Attribution of Eco-hydrological Responses in Anning River Basin to Climate Change and Land Use Change

The climate change and land use change are the two driving factors affecting hydrological cycle and sustainable utilization of water resources in rivers. Therefore, it is of great significance to effectively reveal the changes of land use and the climate change for ecological and hydrological response. Anning River Basin in southwest China is the second tributary of Jinsha River, which has experienced climate drought and water resources shortage. Based on the basic geographic information data, meteorological data and hydrological data, the semi-distributed hydrological model MIKESHE was used to simulate the ecological and hydrological status of the watershed, and the ecological hydrological response characteristics of the watershed with different ecological and hydrological conditions were compared.
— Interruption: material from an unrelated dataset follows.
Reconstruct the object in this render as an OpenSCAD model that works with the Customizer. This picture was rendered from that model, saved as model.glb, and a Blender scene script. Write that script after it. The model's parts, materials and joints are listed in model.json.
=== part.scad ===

With the validated models, we discussed the potential eco-hydrological responses of land use and climate change by setting scenarios of extreme land use, precipitation reduction with 20% and temperature rise with 2℃. As hydrological impacts of land use change and climate change may be temporally varied, it is requisite to manage water resources adaptively to address future climate change and water resources shortage. Aiming at the complexities of water resources management, a multi-stage fuzzy stochastic programming model considering the ecological water demand of the vegetation by means of multi-stage, fuzzy, interval and other optimization techniques was developed. It is able to reflect dynamics of uncertainties and the related decision processes through constructing a series of representative scenarios within a multi-stage context under a set of fuzzy α-cut levels. The results indicate that the dynamic and complexity of water resources allocation can be reflected through the multilayer discrete context tree. Moreover, real-time correction for reducing the risk of water shortage and low economic penalty can be presented. They can seek water resources management programs that are coordinated and unified in economic, social and environmental benefits at different risk levels. Model optimization results can provide alternatives in different situations, which not only help decision makers to conduct in-depth analysis, but also contribute to the sustainable development of the ecological environment.